At first, it worked. Churches grew. Instagram followers climbed. But eventually, the shiny branding started to feel… hollow. The same churches preaching about authenticity were the ones covering up abuse scandals. The ones claiming to be “welcoming” were only welcoming as long as you didn’t ask the wrong questions.

Lecrae, who’s spoken openly about wrestling with the institutional church, knows that feeling all too well. 

“When I talk about being hurt by the church, it wasn’t so much one particular gathering or congregation,” he explains. “It was the American evangelical church who I felt hurt by. These people that I was doing events with and who invited me on stage to speak turned their backs on me when I became more vocal about the racial tensions going on in America.”

But as it turns out, people aren’t looking for another polished experience. We’re looking for something real—and if we don’t find it in church, we’ll go searching for it elsewhere.

Enter deconstruction. If you haven’t been through it, you definitely know someone who has. It’s the process of untangling what you really believe from what you were just told to believe.

But here’s the thing no one tells you—most people aren’t deconstructing their faith because they want to ditch Jesus. They’re deconstructing because they love Jesus but feel like the church doesn’t look anything like Him.

“You have to demolish a building that is mold invested and then build something else on that foundation,” Lecrae said. “We’re not getting rid of the foundation, which is Christ. But we’re building on that foundation and tearing down some things that were unnecessary, some traditions or religious rules God never intended in the first place.”

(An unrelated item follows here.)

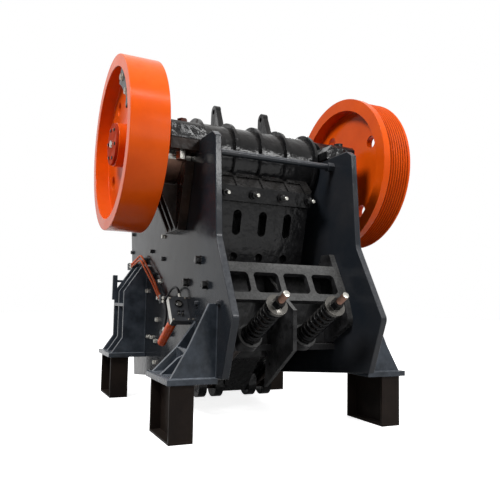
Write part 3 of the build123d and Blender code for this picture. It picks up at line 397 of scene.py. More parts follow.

Pastor and author Rich Villodas put it bluntly: “People are longing for depth, mystery and spiritual practices that go beyond ‘three points and a closing prayer.’ They want something that doesn’t just entertain them for an hour but transforms them for a lifetime.”

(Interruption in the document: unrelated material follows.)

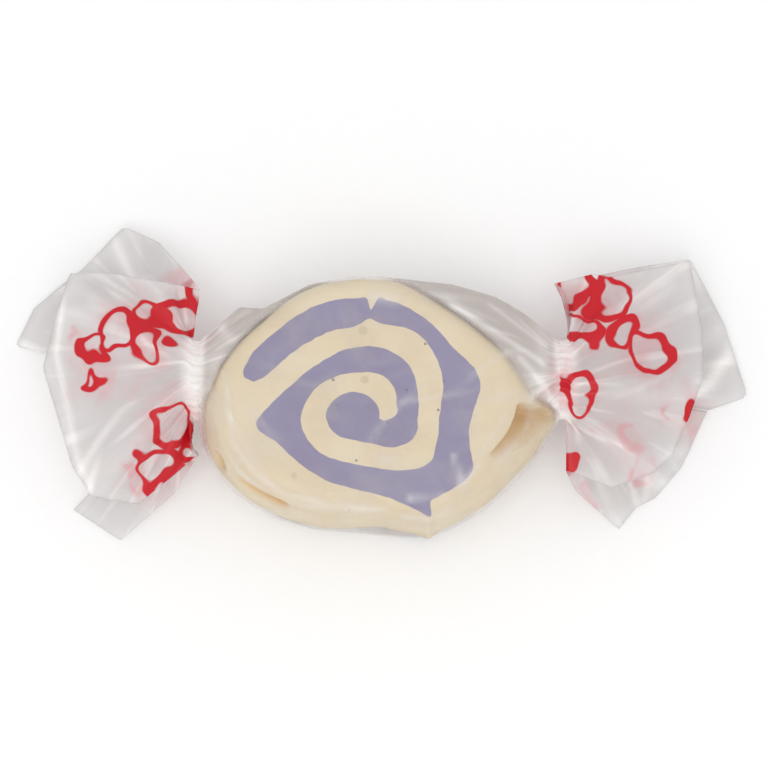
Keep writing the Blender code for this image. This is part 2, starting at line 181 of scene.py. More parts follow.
def pocket_share(bearings, height):
    """1 in the pocket and 0 outside: steep at its two upper sides, sloping at the lower one."""
    side = degrees_from(0, bearings) * SIDE_PER_DEGREE
    a, b, c = ((bearing * SIDE_PER_DEGREE, level) for bearing, level in POCKET)
    under_rim = smoothstep(0, POCKET_STEEP, -right_of(a, b, side, height))
    under_ridge = smoothstep(0, POCKET_STEEP, -right_of(c, a, side, height))
    slope = smoothstep(0, POCKET_SLOPE, -right_of(b, c, side, height))
    return under_rim * under_ridge * slope


def slit_share(bearings, height):
    """1 in the slit and 0 outside: it opens towards its end."""
    start, end = SLIT_ENDS
    along = np.clip(degrees_from(start[0], bearings) / (end[0] - start[0]), 0, 1)
    aside = height - (start[1] + (end[1] - start[1]) * along)
    over = (degrees_from(start[0], bearings) - along * (end[0] - start[0])) * SIDE_PER_DEGREE
    return (0.3 + 0.7 * along) * np.exp(-(aside**2 + over**2) / SLIT_WIDTH**2)


def nick_share(bearings, height):
    bearing, level, half_width, half_height, _ = NICK
    off = (degrees_from(bearing, bearings) / half_width) ** 2 + ((height - level) / half_height) ** 2
    return np.exp(-(off**2))


def slice_ring(height, bearings, grow, hollows):
    """One level outline of the slice. Its side swells in the middle and its edges are rounded."""
    from_face = min(height, SLICE_THICK - height)
    off_middle = abs(2 * height / SLICE_THICK - 1)
    face = round_table(FACE_RADII, bearings) + bump(RIM_POINT, bearings)
    girth = np.maximum(round_table(GIRTH_RADII, bearings) + bump(NOSE, bearings), face)
    girth = girth + END_SWELL * np.cos(np.radians(bearings)) ** 2
    radius = face + (girth - face) * (1 - off_middle**SIDE_SWELL)
    short = max(0.0, EDGE_ROUND - from_face)
    radius = radius - (EDGE_ROUND - math.sqrt(EDGE_ROUND**2 - short**2)) + grow
    if hollows:
        floor = np.minimum(radius, face - POCKET_UNDERCUT)
        radius = radius + (floor - radius) * pocket_share(bearings, height)
        radius = radius - SLIT_DEPTH * slit_share(bearings, height)
        radius = radius - NICK[-1] * nick_share(bearings, height)
    level = SLICE_BASE + height + grow * (2 * height / SLICE_THICK - 1)
    turn = np.radians(bearings)
    return np.stack([radius * np.cos(turn), radius * np.sin(turn), np.full_like(turn, level)], axis=1)


def slice_rings(sides, grow, hollows):
    """Outlines from the lower face to the upper one, closest together at the rounded edges."""
    bearings = np.arange(sides) * 360.0 / sides
    rounding = EDGE_ROUND * (1 - np.cos(np.radians(np.linspace(0, 90, EDGE_RINGS))))
    side = np.linspace(EDGE_ROUND, SLICE_THICK - EDGE_ROUND, SIDE_RINGS)[1:-1]
    heights = np.concatenate([rounding, side, SLICE_THICK - rounding[::-1]])
    return [slice_ring(height, bearings, grow, hollows) for height in heights]


def joined_mesh(name, points, faces):
    mesh = bpy.data.meshes.new(name)
    mesh.from_pydata([tuple(p) for p in points], [], faces)
    mesh.validate()
    mesh.update()
    thing = bpy.data.objects.new(name, mesh)
    bpy.context.scene.collection.objects.link(thing)
    return thing


def whole_slice():
    """The slice before the strip is cut out of it, with rings across both flat faces."""
    rings = slice_rings(SLICE_SIDES, 0.0, True)
    shares = np.linspace(1, 0, FACE_RINGS)[1:-1]
    low_hub, high_hub = rings[0].mean(axis=0), rings[-1].mean(axis=0)
    below = [low_hub + (rings[0] - low_hub) * share for share in shares]
    above = [high_hub + (rings[-1] - high_hub) * share for share in shares]
    rings = below[::-1] + rings + above
    points = np.vstack(rings + [low_hub[None], high_hub[None]])
    faces = []
    for level in range(len(rings) - 1):
        low, high = level * SLICE_SIDES, (level + 1) * SLICE_SIDES
        for i in range(SLICE_SIDES):
            j = (i + 1) % SLICE_SIDES
            faces.append((low + i, low + j, high + j, high + i))
    last = (len(rings) - 1) * SLICE_SIDES
    for i in range(SLICE_SIDES):
        j = (i + 1) % SLICE_SIDES
        faces.append((len(points) - 2, j, i))
        faces.append((len(points) - 1, last + i, last + j))
    hub = np.array([0, 0, SLICE_MIDDLE])
    away = (points - hub) / np.linalg.norm(points - hub, axis=1, keepdims=True)
    lumps = np.array([noise.fractal(Vector(p) * LUMP_SCALE, 1.0, 2.0, 2) for p in points])
    grain = np.array([noise.fractal(Vector(p) * GRAIN_SCALE, 1.0, 2.0, 2) for p in points])
    points = points + away * (LUMP_HEIGHT * lumps + GRAIN_HEIGHT * grain)[:, None]
    return joined_mesh("whole_slice", points, faces)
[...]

And that might be the biggest wake-up call for the church in 2025. So can we fix it?

The short answer is yes, but not with more branding strategies and rebranded sermon series.

Church doesn’t need more fog machines or better coffee. It needs honesty. It needs depth. It needs leaders who aren’t afraid to say, “We don’t have all the answers, but we’re willing to wrestle with the questions.”

We want church to feel sacred again, not like a startup trying to sell us on a “vision.” We want pastors who care more about discipleship than engagement metrics. We want a place where we don’t have to check our doubts at the door, where faith is more than a performance and where Jesus—not a curated aesthetic—is at the center.

Can we fix church? Absolutely. But first, we have to admit that something’s broken.